The descriptive analysis involves finding the most influential people regarding this subject, how much they influence the people and performing analytical functionalities. These analytical functionalities include striping the already processed tweets, cleansing them from special characters, lemmatizing the tweets and using this to find the compound polarity of each tweet. Once the polarity scores are calculated, and categorize these tweets as “POSITIVE”, “NEGATIVE” and “NEUTRAL”. The graphical representation of the values shows that the 38.35% of people support the idea of demonetization, 32.1% are feeling conflicted about the idea and 29.55% of people oppose the idea of demonetization. The predictive analysis creates the time-frame for the tweets with the given data, defining the DEPENDENT and INDEPENDENT variables, transforming the data for processing. The transformed data is used to fit the SVC model with the DEPENDENT and INDEPENDENT to make it ready for processing. The fitted model is predicted using the SVM technique with INDEPENDENT variables. The accuracy score of the Predicted Model is 96.66%. The predicted model is used to override the existing data to find the predicted data.
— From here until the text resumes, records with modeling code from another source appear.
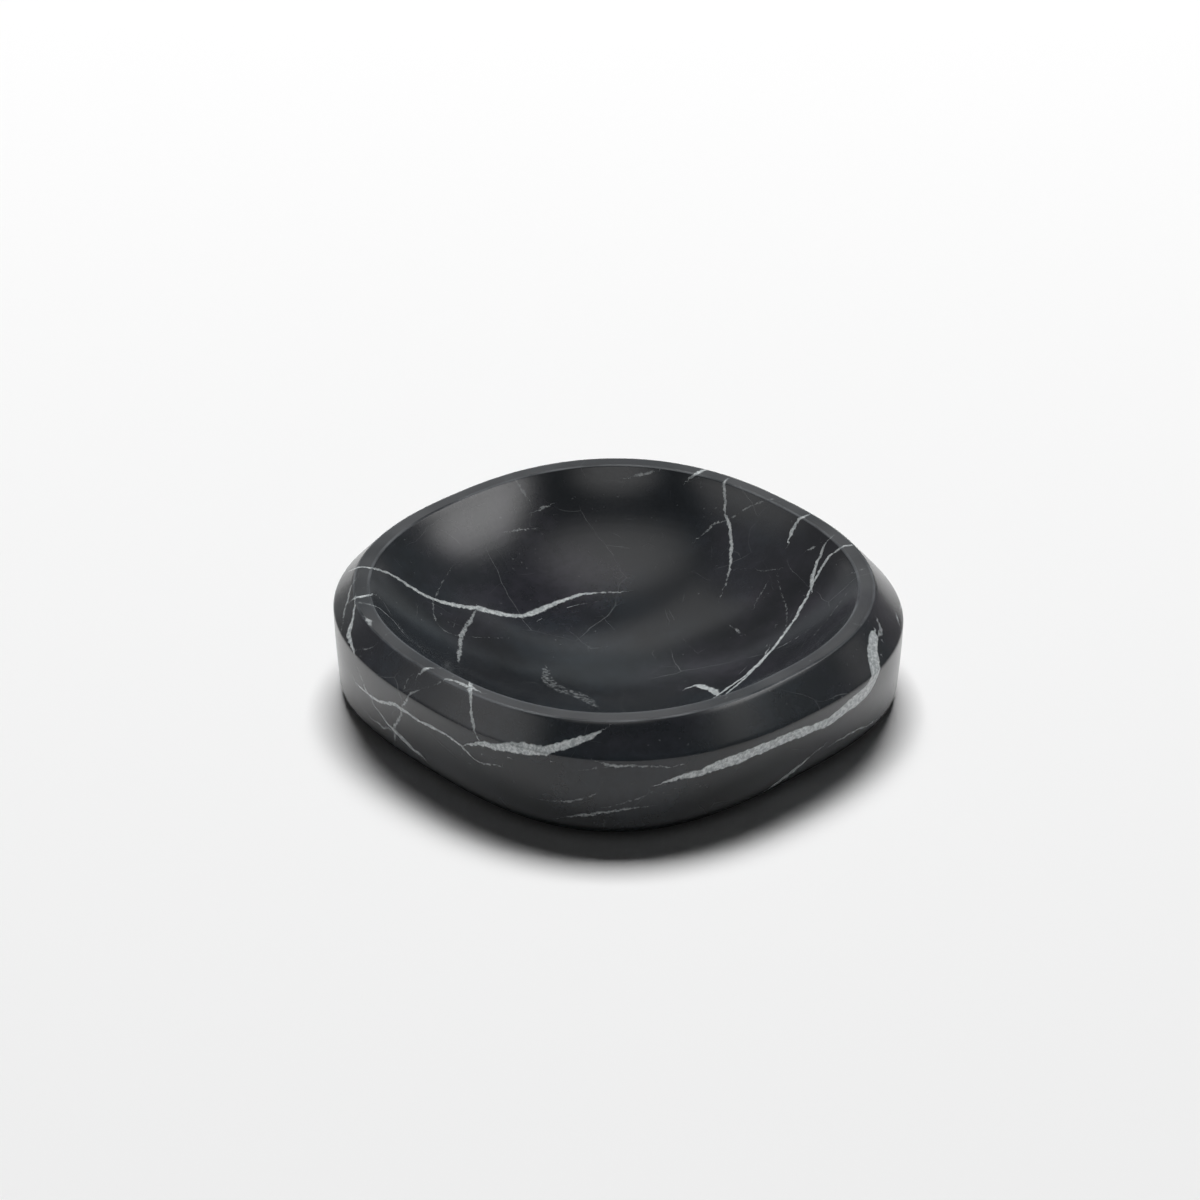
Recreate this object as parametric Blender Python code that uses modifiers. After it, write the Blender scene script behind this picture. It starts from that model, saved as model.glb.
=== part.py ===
"""Marble bowl: a carved, rounded-square dish with a chamfered rim, standing on four soft pads.

Metres, +Z up. The origin is on the surface the bowl stands on, under the middle of its base.
The flats face along X and Y, and the soft corners lie on the diagonals.
"""
import math
from dataclasses import dataclass

import bmesh
import bpy
from mathutils import Vector

# Stone, outside. Widths are taken across the flats.
BODY_WIDTH = 0.142  # at the crease, the widest line of the bowl
STONE_HEIGHT = 0.0309  # flat base to rim
CHAMFER_WIDTH = 0.0063  # how far the chamfer slopes out from the rim to the crease
CHAMFER_DROP = 0.0074  # how far it slopes down, at mid side
WALL_DRAFT = 0.0038  # how far the wall leans in from the crease to the base round
BASE_ROUND_RADIUS = 0.0045

# Stone, inside
RIM_LAND_WIDTH = 0.0036  # flat band between the mouth and the chamfer
FLOOR_THICKNESS = 0.0063  # stone left under the middle of the dish
DISH_WALL_ANGLE = math.radians(47)  # how steeply the dish drops away from the mouth, at mid side

# The mouth was cut a little off centre, and the chamfer runs deeper at the far corner
MOUTH_SHIFT = 0.0012
MOUTH_SHIFT_DIRECTION = Vector((-1, 1)).normalized()
CREASE_SLOPE_ANGLE = math.radians(1.25)

# Softened edges
RIM_EDGE_ROUND = 0.0006
CREASE_EDGE_ROUND = 0.0004

# Pads, each in a shallow recess in the base
PAD_DIAMETER = 0.0120
PAD_THICKNESS = 0.0015
PAD_PROUD = 0.0008  # how far a pad stands below the stone
PAD_EDGE_ROUND = 0.0004
PAD_CIRCLE_RADIUS = 0.0520
PAD_COUNT = 4
SEAT_GAP = 0.0003  # between a pad and its recess, all round
CUT_OVERRUN = 0.0010

# Outline of a level section: 2 is a circle, and a larger value is a squarer outline
RIM_SQUARENESS = 2.38
MOUTH_SQUARENESS = 2.35
WALL_FOOT_SQUARENESS = 2.79
BASE_SQUARENESS = 2.99
DISH_FLOOR_SQUARENESS = 2.0

# Facets
RING_POINTS = 72
BASE_ROUND_STEPS = 6
DISH_STEPS = 13
EDGE_ROUND_SEGMENTS = 2
PAD_STEPS = 32
PAD_EDGE_STEPS = 2
MERGE_SHARE = 0.025  # of a pad's edge round, within which points on its axis are joined
SHARP_EDGE_ANGLE = math.radians(32)

STONE_COLOUR = (0.045, 0.047, 0.054, 1.0)
STONE_ROUGHNESS = 0.30
PAD_COLOUR = (0.030, 0.030, 0.032, 1.0)
PAD_ROUGHNESS = 0.85


@dataclass
class Section:
    """One closed outline of the bowl, level or sloping."""

    half_width: float
    squareness: float
    height: float
    centre: Vector
    slope: float = 0.0  # rise per metre towards the corner that the mouth is shifted to

    def point(self, angle):
        """Point of the outline in the direction of angle, seen from above."""
        across = abs(math.cos(angle)) ** self.squareness
        along = abs(math.sin(angle)) ** self.squareness
        radius = self.half_width / (across + along) ** (1 / self.squareness)
        spot = Vector((math.cos(angle), math.sin(angle))) * radius + self.centre
        rise = self.slope * spot.dot(MOUTH_SHIFT_DIRECTION)
        return Vector((spot.x, spot.y, self.height + rise))


def blend(start, end, share):
    """Value that lies a share of the way from start to end."""
    return start + (end - start) * share


def base_sections():
    """Outlines from the flat base up round the base edge to the foot of the wall."""
    crease_half = BODY_WIDTH / 2
    foot_half = crease_half - WALL_DRAFT
    lean = math.atan2(WALL_DRAFT, STONE_HEIGHT - CHAMFER_DROP - BASE_ROUND_RADIUS)
    middle = Vector((0, 0))
    sections = []
    for step in range(BASE_ROUND_STEPS + 1):
        share = step / BASE_ROUND_STEPS
        angle = blend(math.pi / 2, lean, share)
        inward = BASE_ROUND_RADIUS * (math.cos(lean) - math.cos(angle))
        lift = BASE_ROUND_RADIUS * (1 - math.sin(angle))
        squareness = blend(BASE_SQUARENESS, WALL_FOOT_SQUARENESS, share)
        sections.append(Section(foot_half - inward, squareness, PAD_PROUD + lift, middle))
    return sections


def rim_sections():
    """Crease, outer edge of the rim and edge of the mouth, in that order."""
    rim_height = PAD_PROUD + STONE_HEIGHT
    mouth_centre = MOUTH_SHIFT_DIRECTION * MOUTH_SHIFT
    rim_half = BODY_WIDTH / 2 - CHAMFER_WIDTH
    return [
        Section(BODY_WIDTH / 2, RIM_SQUARENESS, rim_height - CHAMFER_DROP, Vector((0, 0)),
                math.tan(CREASE_SLOPE_ANGLE)),
        Section(rim_half, RIM_SQUARENESS, rim_height, mouth_centre),
        Section(rim_half - RIM_LAND_WIDTH, MOUTH_SQUARENESS, rim_height, mouth_centre),
    ]


def dish_sections():
    """Outlines down the hollow, from just under the mouth to a small ring round its middle.

    The hollow's profile is the part of an ellipse that starts at the mouth with the wall's
    steepness and is level in the middle.
    """
    mouth = rim_sections()[-1]
    depth = STONE_HEIGHT - FLOOR_THICKNESS
    start_height_share = depth / (math.tan(DISH_WALL_ANGLE) * mouth.half_width - depth)
    start = math.asin(start_height_share)
    sections = []
    for step in range(1, DISH_STEPS):
        angle = blend(start, math.pi / 2, step / DISH_STEPS)
        width_share = math.cos(angle) / math.cos(start)
        depth_share = (math.sin(angle) - start_height_share) / (1 - start_height_share)
        squareness = blend(DISH_FLOOR_SQUARENESS, MOUTH_SQUARENESS, width_share)
        sections.append(Section(mouth.half_width * width_share, squareness,
                                mouth.height - depth * depth_share, mouth.centre))
    return sections


def add_ring(mesh, section):
    """Points all round a section."""
    return [mesh.verts.new(section.point(math.tau * index / RING_POINTS)) for index in range(RING_POINTS)]


def steps_round(ring):
    """Each point of a ring with the next one."""
    return list(zip(ring, ring[1:] + ring[:1]))


def loft(mesh, rings):
    """Skin from each ring to the next."""
    for lower, upper in zip(rings, rings[1:]):
        for low, high in zip(steps_round(lower), steps_round(upper)):
            mesh.faces.new((low[0], low[1], high[1], high[0]))


def soften_ring(mesh, ring, edge_round, weights):
    """Mark a ring's edges for the Bevel modifier, whose full width is RIM_EDGE_ROUND."""
    for step in steps_round(ring):
        mesh.edges.get(step)[weights] = edge_round / RIM_EDGE_ROUND


def stone_mesh():
    """Closed loft through the base, the wall, the rim and the dish."""
    mesh = bmesh.new()
    weights = mesh.edges.layers.float.new("bevel_weight_edge")
    sections = base_sections() + rim_sections() + dish_sections()
    rings = [add_ring(mesh, section) for section in sections]
    loft(mesh, rings)
    mesh.faces.new(reversed(rings[0]))
    middle = bmesh.ops.poke(mesh, faces=[mesh.faces.new(rings[-1])])["verts"][0]
    middle.co.z = PAD_PROUD + FLOOR_THICKNESS
    crease, rim, mouth = rings[len(base_sections()):][:3]
    soften_ring(mesh, crease, CREASE_EDGE_ROUND, weights)
    soften_ring(mesh, rim, RIM_EDGE_ROUND, weights)
    soften_ring(mesh, mouth, RIM_EDGE_ROUND, weights)
    data = bpy.data.meshes.new("bowl_body")
    mesh.to_mesh(data)
    mesh.free()
    return data


def smooth(data):
    """Smooth shading that keeps the real edges sharp."""
    data.shade_smooth()
    data.set_sharp_from_angle(angle=SHARP_EDGE_ANGLE)


def make_material(name, colour, roughness):
    """Principled material of one colour, not metallic."""
    material = bpy.data.materials.new(name)
    material.use_nodes = True
    shader = material.node_tree.nodes["Principled BSDF"]
    shader.inputs["Base Color"].default_value = colour
    shader.inputs["Roughness"].default_value = roughness
    shader.inputs["Metallic"].default_value = 0.0
    return material


def make_collection(name):
    """Collection in the scene."""
    collection = bpy.data.collections.new(name)
    bpy.context.scene.collection.children.link(collection)
    return collection


def pad_places():
    """Middle of each pad on the underside, one near each corner."""
    for index in range(PAD_COUNT):
        angle = math.tau * (index + 0.5) / PAD_COUNT
        yield Vector((math.cos(angle), math.sin(angle), 0)) * PAD_CIRCLE_RADIUS


def make_recess_cutter(name, place, collection):
    """Cylinder that cuts a pad's recess up into the base."""
    depth = PAD_THICKNESS - PAD_PROUD + SEAT_GAP + CUT_OVERRUN
    radius = PAD_DIAMETER / 2 + SEAT_GAP
    mesh = bmesh.new()
    bmesh.ops.create_cone(mesh, cap_ends=True, segments=PAD_STEPS, radius1=radius, radius2=radius,
                          depth=depth)
    data = bpy.data.meshes.new(name)
    mesh.to_mesh(data)
    mesh.free()
    cutter = bpy.data.objects.new(name, data)
    cutter.location = place + Vector((0, 0, PAD_PROUD - CUT_OVERRUN + depth / 2))
    cutter.hide_render = True
    cutter.display_type = "WIRE"
    collection.objects.link(cutter)
    return cutter


def make_stone(parts, cutters):
    """The bowl itself, one piece of stone with its edges softened and four recesses below."""
    body = bpy.data.objects.new("bowl_body", stone_mesh())
    parts.objects.link(body)
    body.data.materials.append(make_material("dark_marble", STONE_COLOUR, STONE_ROUGHNESS))
    soften = body.modifiers.new("softened_edges", "BEVEL")
    soften.limit_method = "WEIGHT"
    soften.width = RIM_EDGE_ROUND
    soften.segments = EDGE_ROUND_SEGMENTS
    for index, place in enumerate(pad_places(), start=1):
        cutter = make_recess_cutter(f"pad_recess_cutter_{index}", place, cutters)
        recess = body.modifiers.new(f"pad_recess_{index}", "BOOLEAN")
        recess.operation = "DIFFERENCE"
        recess.solver = "EXACT"
        recess.object = cutter
    smooth(body.data)


def pad_profile():
    """Half outline of a pad, from the middle of its top down round its edge to its middle below."""
    radius = PAD_DIAMETER / 2
    points = [(0, PAD_THICKNESS), (radius, PAD_THICKNESS)]
    for step in range(PAD_EDGE_STEPS + 1):
        angle = math.pi / 2 * step / PAD_EDGE_STEPS
        across = radius - PAD_EDGE_ROUND * (1 - math.cos(angle))
        points.append((across, PAD_EDGE_ROUND * (1 - math.sin(angle))))
    points.append((0, 0))
    return points


def pad_mesh():
    """Open profile that the Screw modifier turns into a pad."""
    mesh = bmesh.new()
    verts = [mesh.verts.new((across, 0, height)) for across, height in pad_profile()]
    for upper, lower in zip(verts, verts[1:]):
        mesh.edges.new((upper, lower))
    data = bpy.data.meshes.new("base_pad")
    mesh.to_mesh(data)
    mesh.free()
    return data


def make_pads(parts):
    """Four alike pads, seated in the recesses and standing on the surface below."""
    profile = pad_mesh()
    profile.materials.append(make_material("soft_pad", PAD_COLOUR, PAD_ROUGHNESS))
    for index, place in enumerate(pad_places(), start=1):
        pad = bpy.data.objects.new(f"base_pad_{index}", profile)
        parts.objects.link(pad)
        pad.location = place
        turn = pad.modifiers.new("turned", "SCREW")
        turn.axis = "Z"
        turn.angle = math.tau
        turn.steps = PAD_STEPS
        turn.render_steps = PAD_STEPS
        turn.use_merge_vertices = True
        turn.merge_threshold = PAD_EDGE_ROUND * MERGE_SHARE


def main():
    """Clear the scene and make the bowl."""
    for thing in list(bpy.data.objects):
        bpy.data.objects.remove(thing)
    parts = make_collection("marble_bowl")
    cutters = make_collection("marble_bowl_cutters")
    make_stone(parts, cutters)
    make_pads(parts)


main()
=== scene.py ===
"""Looks of the marble bowl: dark veined stone on soft pads, on a pale floor in soft studio light.

Metres and +Z up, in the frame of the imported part. The flats of the bowl face along X and Y.
"""

import logging
import math
from dataclasses import astuple, dataclass, field
from enum import IntEnum

import bmesh
import bpy
import numpy as np
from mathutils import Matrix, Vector


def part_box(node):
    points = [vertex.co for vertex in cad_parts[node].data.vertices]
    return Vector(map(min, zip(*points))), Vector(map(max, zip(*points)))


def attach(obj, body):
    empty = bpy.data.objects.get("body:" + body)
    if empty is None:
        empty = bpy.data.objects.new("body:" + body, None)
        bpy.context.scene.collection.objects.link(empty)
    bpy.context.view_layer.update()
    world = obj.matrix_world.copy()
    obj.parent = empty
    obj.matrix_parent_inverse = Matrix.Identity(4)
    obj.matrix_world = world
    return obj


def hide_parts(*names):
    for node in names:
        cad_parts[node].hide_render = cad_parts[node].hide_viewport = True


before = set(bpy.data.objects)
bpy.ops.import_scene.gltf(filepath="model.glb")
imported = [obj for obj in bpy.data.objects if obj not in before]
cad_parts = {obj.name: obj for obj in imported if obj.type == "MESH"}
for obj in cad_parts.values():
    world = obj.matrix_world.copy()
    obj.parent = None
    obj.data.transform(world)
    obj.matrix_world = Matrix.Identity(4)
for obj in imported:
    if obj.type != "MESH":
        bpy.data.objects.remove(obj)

LOG = logging.getLogger("marble_bowl")
MM = 0.001
PHOTO_SIZE = 1200
SHEET_SIZE = 1
SMOOTH_ANGLE = math.radians(30)
LAYER_NAME = "vein_{}"
PAD_NODES = ("base_pad_1", "base_pad_2", "base_pad_3", "base_pad_4")
SHIFT_WAY = np.array([-1.0, 1.0]) / math.sqrt(2)  # towards the corner that the mouth is shifted to

Colour = tuple[float, float, float]
Ramp = tuple[float, ...]
Value = float | Colour | bpy.types.NodeSocket


class Line(IntEnum):
    """Lines round the bowl, in order along its profile from the middle of the dish to the base."""

    MIDDLE = 0
    MOUTH = 1
    RIM = 2
    CREASE = 3
    FOOT = 4
    BASE = 5


@dataclass(frozen=True)
class Outline:
    """One closed line round the bowl: a rounded square whose sides bow out."""

    half_width: float
    squareness: float
    height: float
    shift: float = 0.0
    slope: float = 0.0

    def points(self, bearings: np.ndarray) -> np.ndarray:
        """Points of the line in the given directions.

        Args:
            bearings: Directions seen from above, in radians from +X.

        Returns:
            One row of x, y and z for each direction.
        """
        across, along = np.cos(bearings), np.sin(bearings)
        power = self.squareness
        reach = self.half_width / (np.abs(across) ** power + np.abs(along) ** power) ** (1 / power)
        x = reach * across + self.shift * SHIFT_WAY[0]
        y = reach * along + self.shift * SHIFT_WAY[1]
        z = self.height + self.slope * (x * SHIFT_WAY[0] + y * SHIFT_WAY[1])
        return np.stack([x, y, z], axis=-1)

    def toward(self, other: "Outline", share: float) -> "Outline":
        """Line that lies a share of the way from this one to another."""
        return Outline(*(a + (b - a) * share for a, b in zip(astuple(self), astuple(other))))

    def distance(self, other: "Outline") -> float:
        """Distance to another line in the profile at mid side."""
        return math.hypot(self.half_width - other.half_width, self.height - other.height)


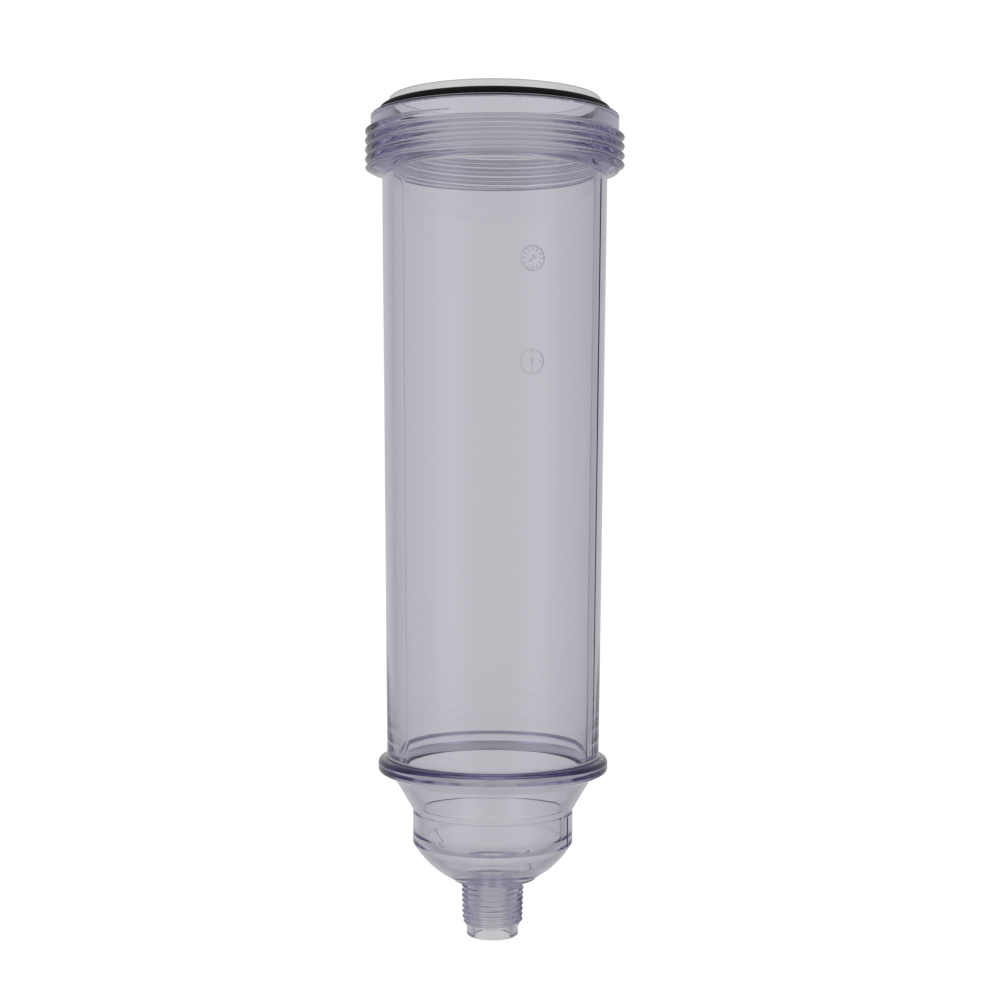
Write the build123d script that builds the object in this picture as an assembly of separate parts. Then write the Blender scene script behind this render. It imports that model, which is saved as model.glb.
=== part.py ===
"""Clear screw-on bowl of a compressed-air line filter, and the O-ring that seals its mouth.

The bowl hangs mouth up. Its axis is Z, and z = 0 is the top of the sealing shoulder.
"""

from build123d import *
import math
import os

# Sealing end. The lip enters the filter head, and the O-ring lies in the groove at its foot.
LIP_RADIUS = 36.35
LIP_HEIGHT = 5.85
LIP_ROUND = 0.7
GROOVE_DEPTH = 0.55
GROOVE_OUTER_RADIUS = 40.3
SEAL_SECTION = 3.53
SEAL_CLEARANCE = 0.05

# Collar with the head thread, 3 1/2 inch by 8 threads per inch, right hand.
COLLAR_RADIUS = 42.55
COLLAR_ROUND = 0.3
COLLAR_BOTTOM_Z = -18.6
COLLAR_TAPER_DROP = 0.8
HEAD_PITCH = 25.4 / 8
HEAD_CREST_RADIUS = 88.9 / 2
HEAD_THREAD_TOP_Z = -4.93
HEAD_THREAD_END_ANGLE = 252
HEAD_TURNS = 5
RUN_OUT_STEP = 0.15

# Tube. Both faces draw out of the mould upwards, so the radius falls with z.
WALL = 3.5
TUBE_RADIUS_AT_SHOULDER = 38.78
TUBE_SLOPE = 0.0105

# Bumper bead at the foot of the tube.
BEAD_TOP_Z = -219.5
BEAD_RADIUS = 39.5
BEAD_CROWN_TOP_Z = -219.8
BEAD_CROWN_BOTTOM_Z = -224.0
BEAD_FOOT_ROUND = 1.2
BEAD_TOP_ROUND = 2.0
BEAD_BOTTOM_ROUND = 1.4
CORNER_ROUND = 0.8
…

The graphical representation of the values shows that the 40.08% of people oppose the idea of demonetization, 31.81% are feeling conflicted about the idea and 28.11% of people support the idea of demonetization. From the obtained information, it can be seen that during the initial stage, the majority of people support demonetization. But as the time progresses, the positive views are plummeting and there is an increase in the negative tide which shows that many people who first supported the idea are changing their views.